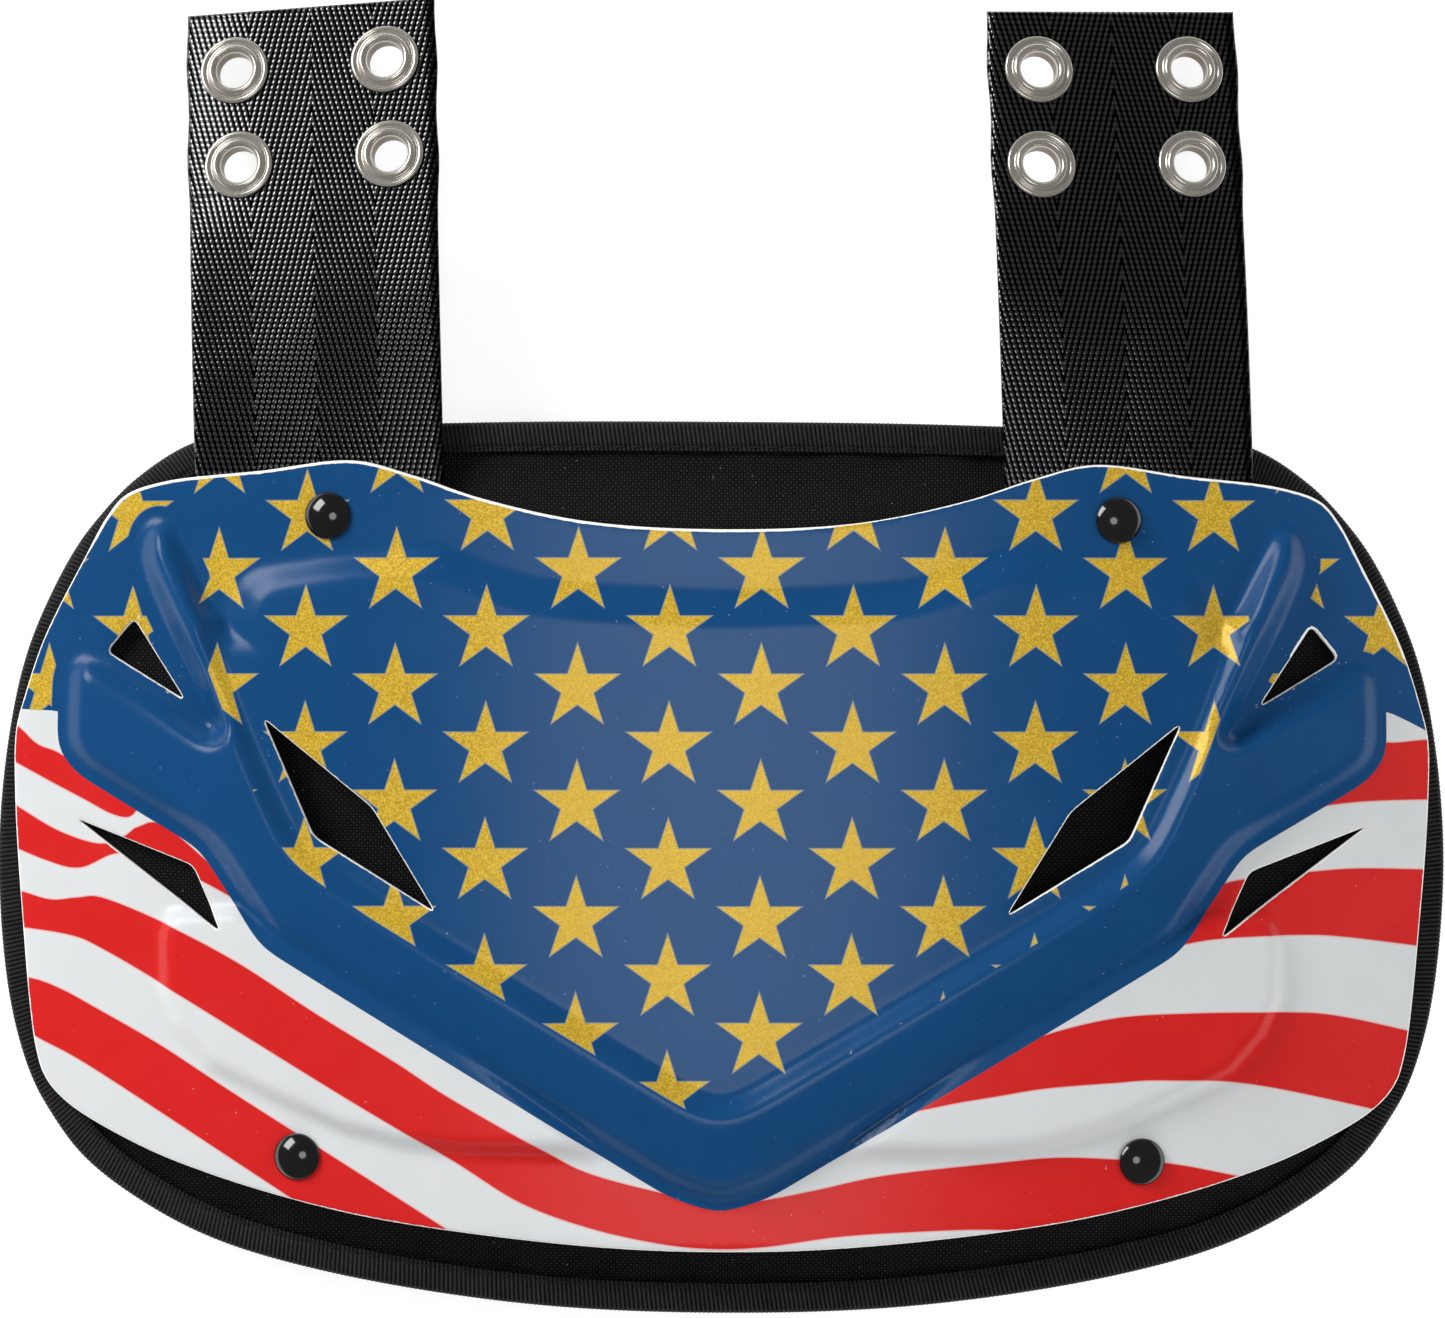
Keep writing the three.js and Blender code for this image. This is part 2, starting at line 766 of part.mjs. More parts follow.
for (const strap of strapRows) {
  addPiece(`strap_${strap.name}`, strapGeometry(strap), finishes.webbing);
  eyeletPlaces(strap).forEach((place, k) => {
    placeOnStrap(addPiece(`eyelet_${strap.name}_${k + 1}`, eyeletGeometry(), finishes.nickel), strap, place);
  });
}

for (const row of rivetRows) {
  placeOnRivet(addPiece(`rivet_${row.name}`, rivetGeometry(row), finishes.rivet), row);
}

// The origin is the middle of the whole part, on the surface that it lies on.
group.updateMatrixWorld(true);
const extent = new THREE.Box3().setFromObject(group, true);
const middle = extent.getCenter(new THREE.Vector3());
group.position.set(-middle.x, -middle.y, -extent.min.z);

export default group;
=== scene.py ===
# Football back plate, lying face up: printed plate, bound pad, two webbing straps, eyelets and rivets.
# Plans and heights are worked out in millimetres and put into the meshes in metres.

import math

import bpy
import numpy as np
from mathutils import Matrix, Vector
from mathutils.geometry import delaunay_2d_cdt


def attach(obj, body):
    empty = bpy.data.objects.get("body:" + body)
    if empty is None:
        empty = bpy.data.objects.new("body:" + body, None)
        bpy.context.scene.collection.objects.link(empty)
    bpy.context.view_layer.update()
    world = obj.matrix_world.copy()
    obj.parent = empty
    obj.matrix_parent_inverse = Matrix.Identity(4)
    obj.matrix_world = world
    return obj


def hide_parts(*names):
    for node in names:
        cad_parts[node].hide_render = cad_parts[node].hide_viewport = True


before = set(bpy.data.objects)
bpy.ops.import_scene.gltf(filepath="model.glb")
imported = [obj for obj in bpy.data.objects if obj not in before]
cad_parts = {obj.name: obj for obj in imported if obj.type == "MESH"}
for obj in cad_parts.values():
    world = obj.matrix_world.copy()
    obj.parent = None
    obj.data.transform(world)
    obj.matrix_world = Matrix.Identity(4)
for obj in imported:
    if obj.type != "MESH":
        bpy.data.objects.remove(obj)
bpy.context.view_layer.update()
scene = bpy.context.scene
mm = 0.001

# what the pieces share
arch = {
    "middleY": 133.0435,     # from the pad's lower edge to the origin
    "sag": 17.0,             # rise of the pad's back in the middle
    "power": 2.4,
    "reach": 138.0,          # where the back meets the surface
    "padThickness": 12.0,
    "seat": 0.3,             # gap between pieces that touch
    "tapeHeight": 5.6,
    "plateHalf": 143.8,
    "rivetHole": 2.6,
}


def smoothStep(share):
    s = np.clip(share, 0, 1)
    return s * s * (3 - 2 * s)


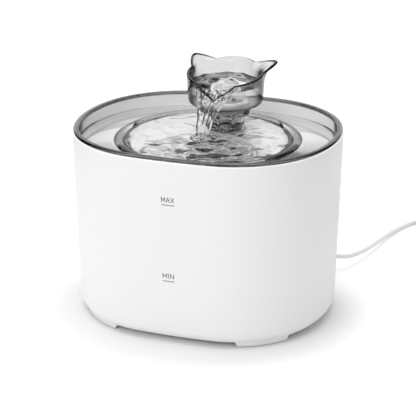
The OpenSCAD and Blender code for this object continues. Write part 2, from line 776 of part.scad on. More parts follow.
// Share of an ear at an angle from the front: 1 at its rounded tip and 0 beside it
function ear(t) = let (off = abs(t) - ear_angle)
    pow(max(0, 1 - (sqrt(off * off + ear_round * ear_round) - ear_round) / ear_sweep), 1.3);

// Height of the cup's rim at an angle from the front
function rim_z(t) = cup_z + cup_h - cup_rise * cos(t) + ear_rise * ear(t)
    - notch_depth * max(0, 1 - abs(t) / notch_sweep)
    - ear_dip * max(0, 1 - abs(abs(t) - ear_angle - ear_sweep) / ear_sweep);

// Radius of the cup's outside at an angle and a height
function cup_radius(t, z) = let (low = cup_z + cup_fillet, lean = max(0, 1 - (rim_z(t) - z) / ear_h))
    cup_low_r + (cup_r - cup_low_r) * (z - low) / (cup_h - cup_fillet)
        + ear_reach * ear(t) * pow(lean, 1.5);

// Section of the cup at an angle, as radius and height, from its hole round the outside and back
function cup_section(t) = let (
        low = cup_z + cup_fillet,
        top = rim_z(t),
        wall_levels = [for (f = [0, 0.3, 0.55, 0.75, 0.9]) low + f * (top - 0.6 - low)],
        inner_r = cup_fillet - cup_t,
        rim_r = cup_radius(t, top))
    concat(
        [[hub_r + 0.3, cup_z]],
        [for (a = [270, 300, 330]) [cup_low_r - cup_fillet + cup_fillet * cos(a), low + cup_fillet * sin(a)]],
        [for (z = wall_levels) [cup_radius(t, z), z]],
        [[rim_r, top - 0.6], [rim_r - 0.6, top], [rim_r - cup_t + 0.6, top], [rim_r - cup_t, top - 0.6]],
        [for (z = reverse(wall_levels)) [cup_radius(t, z) - cup_t, z]],
        [for (a = [330, 300, 270]) [cup_low_r - cup_fillet + inner_r * cos(a), low + inner_r * sin(a)]],
        [[hub_r + 0.3, cup_z + cup_t]]
    );

module spout_cup() color([0.45, 0.48, 0.5, 0.5]) {
    step = 4;
    n = 360 / step;
    m = len(cup_section(0));
    points = [for (i = [0 : n - 1]) let (t = i * step > 180 ? i * step - 360 : i * step)
        for (p = cup_section(t)) [p.x * sin(t), -p.x * cos(t), p.y]];
    translate([0, spout_y, 0]) polyhedron(points,
        [for (i = [0 : n - 1], j = [0 : m - 1]) [
            i * m + j, i * m + (j + 1) % m, (i + 1) % n * m + (j + 1) % m, (i + 1) % n * m + j
        ]]);
}

module cup_hub() color("gray") {
    translate([0, spout_y, 0]) rotate_extrude() polygon([
        [spigot_r + swivel_gap, ring_top], [hub_r + 2, ring_top], [hub_r + 2, cup_z],
        [hub_r, cup_z], [hub_r, hub_z], [hub_r + 2, hub_z], [hub_r + 2, hub_z + 1.2],
        [hub_r + 1.6, hub_z + 1.6], [spigot_r + swivel_gap, hub_z + 1.6]
    ]);
}

module cup_diffuser() color([0.45, 0.48, 0.5, 0.6]) {
    low = hub_z + 1.6;
    high = spigot_z + 5;
    translate([0, spout_y, 0]) difference() {
        rotate_extrude() polygon([
            [hub_r + 1.6, low], [hub_r + 1.6, high - 4], [hub_r - 1.2, high - 1.2], [hub_r - 5, high],
            [0, high], [0, high - 1.6], [hub_r - 5.4, high - 1.6], [hub_r - 2, high - 2.8],
            [hub_r, high - 5], [hub_r, low]
        ]);
        for (a = [0 : 45 : 135]) rotate([0, 0, a]) translate([0, 0, low + 3])
            cube([3 * hub_r, 3.2, 3], center = true);
    }
}

// ---- Cord ------------------------------------------------------------------------------

module cord_run() color("white") {
    swept_tube(CORD, cord_d / 2, [0, 0, 1]);
}

module cord_coil() color("white") {
    inner = coil_r - coil_cols * cord_d / 2;
    translate([coil_c.x, coil_c.y, 0]) rotate_extrude() polygon([
        [inner, 0], [inner + coil_cols * cord_d, 0],
        [inner + coil_cols * cord_d, (coil_rows + 1) * cord_d],
        [inner + (coil_cols - 1) * cord_d, (coil_rows + 1) * cord_d],
        [inner + (coil_cols - 1) * cord_d, coil_rows * cord_d], [inner, coil_rows * cord_d]
    ]);
}

module cord_tail() color("white") {
    swept_tube(TAIL, cord_d / 2, [0, 0, 1]);
}

module cord_tie() color("gray") {
    inner = coil_r - coil_cols * cord_d / 2 - 0.05;
    outer = coil_r + coil_cols * cord_d / 2 + 0.05;
    top = (coil_rows + 1) * cord_d + 0.05;
    translate([coil_c.x, coil_c.y, 0]) rotate_extrude(angle = 12, start = 250) polygon([
        [inner - 0.8, 0], [inner - 0.8, top + 0.8], [outer + 0.8, top + 0.8], [outer + 0.8, 0],
        [outer, 0], [outer, top], [inner, top], [inner, 0]
    ]);
}

module plug_grip() color("white") {
    translate([tail_end.x, tail_end.y, plug_h / 2]) rotate([90, 0, 0]) {
        cylinder(h = plug_neck_l, r1 = cord_d / 2 + 0.5, r2 = plug_h / 2 - 0.4);
        translate([0, 0, plug_neck_l]) linear_extrude(plug_l - plug_neck_l) rounded_rect(
            plug_w - 1.2, plug_h - 1.2, 2.2);
        for (k = [0 : 3]) translate([0, 0, plug_neck_l + 2 + 3 * k])
            linear_extrude(1.6) rounded_rect(plug_w, plug_h, 2.5);
    }
}

module plug_shell() color("silver") {
    translate([tail_end.x, tail_end.y - plug_l, plug_h / 2]) rotate([90, 0, 0]) linear_extrude(12)
        difference() {
            square([12, 4.5], center = true);
            translate([0, 0.6]) square([11.2, 2.4], center = true);
        }
}

tub();
base_cover();
foot_pad(0);  // foot_pad_1
foot_pad(1);  // foot_pad_2
foot_pad(2);  // foot_pad_3
foot_pad(3);  // foot_pad_4
cord_grommet();
floor_gland();
pump_lead();
pump_housing();
volute_cap();
impeller_shaft();
impeller_wheel();
rotor_magnet();
pump_cover();
pump_foam();
flow_slider();
pump_suction(0);  // pump_suction_1
pump_suction(1);  // pump_suction_2
pump_suction(2);  // pump_suction_3
pump_suction(3);  // pump_suction_4
riser_tube();
filter_deck();
filter_frame();
filter_media();
drinking_tray();
spout_stem();
stem_seal();
spout_cup();
cup_hub();
cup_diffuser();
cord_run();
cord_coil();
cord_tail();
cord_tie();
plug_grip();
plug_shell();
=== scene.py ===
"""Looks of the pet water fountain. Lengths are in millimetres until a mesh is made."""
import math

import bpy
import bmesh
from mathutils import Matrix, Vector, noise


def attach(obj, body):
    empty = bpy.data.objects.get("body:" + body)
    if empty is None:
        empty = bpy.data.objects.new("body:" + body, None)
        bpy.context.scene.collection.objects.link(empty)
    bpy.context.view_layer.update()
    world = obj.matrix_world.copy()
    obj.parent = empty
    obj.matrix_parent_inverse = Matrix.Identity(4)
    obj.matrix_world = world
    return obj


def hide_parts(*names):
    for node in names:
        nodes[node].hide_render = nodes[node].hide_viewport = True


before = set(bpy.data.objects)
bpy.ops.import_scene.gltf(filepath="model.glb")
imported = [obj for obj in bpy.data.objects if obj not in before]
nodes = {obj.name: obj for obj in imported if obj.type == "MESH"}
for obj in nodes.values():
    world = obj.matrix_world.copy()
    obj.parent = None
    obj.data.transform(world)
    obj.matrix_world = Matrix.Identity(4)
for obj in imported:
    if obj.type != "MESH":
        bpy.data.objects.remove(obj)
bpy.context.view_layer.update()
MM = 0.001

# ---- Sizes, as in the construction ------------------------------------------------------

TUB_W, TUB_D, TUB_H = 190.0, 161.0, 133.0
SIDE_R, END_R, CORNER_R = 400.0, 98.0, 71.0
WALL, DRAFT = 2.6, math.radians(1.5)
BASE_Z, BASE_FILLET, BASE_LIP = 3.0, 8.5, 3.8
FLOOR_Z, FLOOR_T, FLOOR_FILLET = 22.0, 3.0, 7.0
SHELF_Z, SHELF_W = 109.0, 1.6
FOOT_Z, FOOT_W, FOOT_SWEEP = 0.6, 7.7, math.radians(33)
TRAY_T, DECK_Z, RIM_H, RIM_INSET = 2.4, 125.0, 2.2, 0.7
TRAY_GAP, TRAY_WALL = 0.35, 1.7
BASIN_R, BASIN_Z, BASIN_TURN = 59.0, 115.0, 7.0
BEAD_H, BEAD_W = 2.0, 7.0
SPOUT_Y, BOSS_R, BOSS_Z, BORE_R = 38.0, 11.2, 131.0, 4.5
COLLAR_IN, COLLAR_OUT, COLLAR_LOW = 6.8, 9.0, 101.2
DRAIN_R, DRAIN_N, DRAIN_RING, DRAIN_Y = 2.5, 8, 22.0, -16.0
CUP_Z, CUP_R, CUP_LOW_R, CUP_T, CUP_FILLET = 140.5, 28.2, 27.2, 2.2, 4.0
CUP_H, CUP_RISE, NOTCH_DEPTH, NOTCH_SWEEP = 23.5, 4.0, 10.5, 32.0
EAR_ANGLE, EAR_SWEEP, EAR_ROUND = 124.0, 22.0, 5.0
EAR_REACH, EAR_RISE, EAR_DIP, EAR_H = 10.2, 3.0, 1.2, 8.0
HUB_HOLE_R = 10.5
LIP_R = 0.9
CUP_WATER_Z = 156.0
CORNERS = [(1, 1), (-1, 1), (1, -1), (-1, -1)]


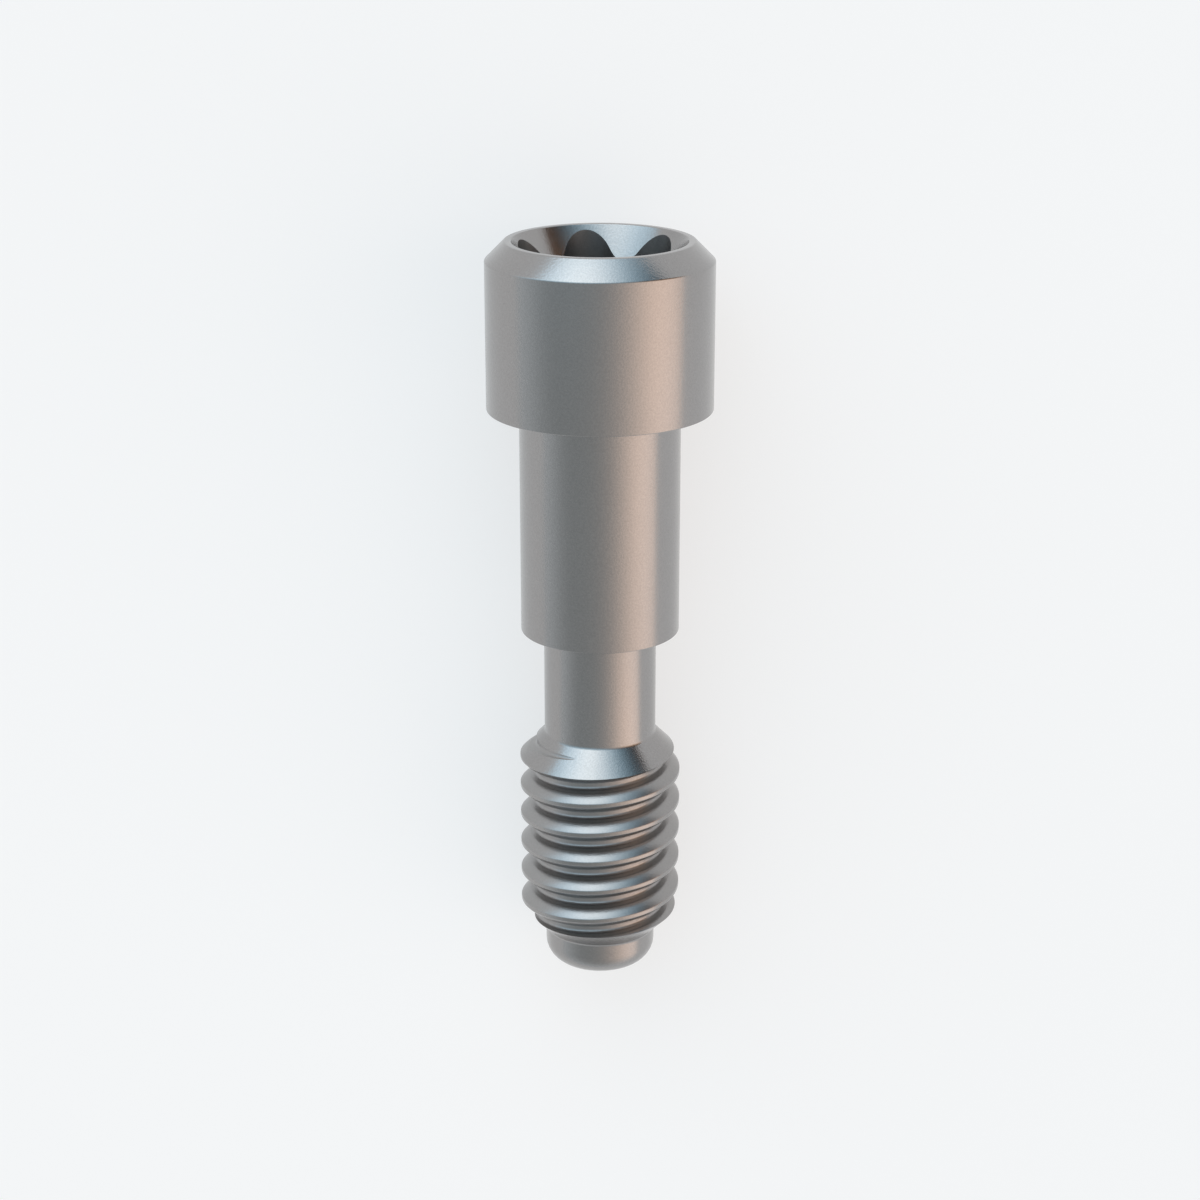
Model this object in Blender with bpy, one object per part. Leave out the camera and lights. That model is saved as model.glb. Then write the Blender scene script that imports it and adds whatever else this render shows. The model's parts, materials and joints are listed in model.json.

» GOAL OF THE EXERCISE:
Give again only the lines that run from the line with "stem_seal();" to the line with "# ---- Sizes, as". Include both of those lines exactly as written.

» REPLY:
stem_seal();
spout_cup();
cup_hub();
cup_diffuser();
cord_run();
cord_coil();
cord_tail();
cord_tie();
plug_grip();
plug_shell();
=== scene.py ===
"""Looks of the pet water fountain. Lengths are in millimetres until a mesh is made."""
import math

import bpy
import bmesh
from mathutils import Matrix, Vector, noise


def attach(obj, body):
    empty = bpy.data.objects.get("body:" + body)
    if empty is None:
        empty = bpy.data.objects.new("body:" + body, None)
        bpy.context.scene.collection.objects.link(empty)
    bpy.context.view_layer.update()
    world = obj.matrix_world.copy()
    obj.parent = empty
    obj.matrix_parent_inverse = Matrix.Identity(4)
    obj.matrix_world = world
    return obj


def hide_parts(*names):
    for node in names:
        nodes[node].hide_render = nodes[node].hide_viewport = True


before = set(bpy.data.objects)
bpy.ops.import_scene.gltf(filepath="model.glb")
imported = [obj for obj in bpy.data.objects if obj not in before]
nodes = {obj.name: obj for obj in imported if obj.type == "MESH"}
for obj in nodes.values():
    world = obj.matrix_world.copy()
    obj.parent = None
    obj.data.transform(world)
    obj.matrix_world = Matrix.Identity(4)
for obj in imported:
    if obj.type != "MESH":
        bpy.data.objects.remove(obj)
bpy.context.view_layer.update()
MM = 0.001

# ---- Sizes, as in the construction ------------------------------------------------------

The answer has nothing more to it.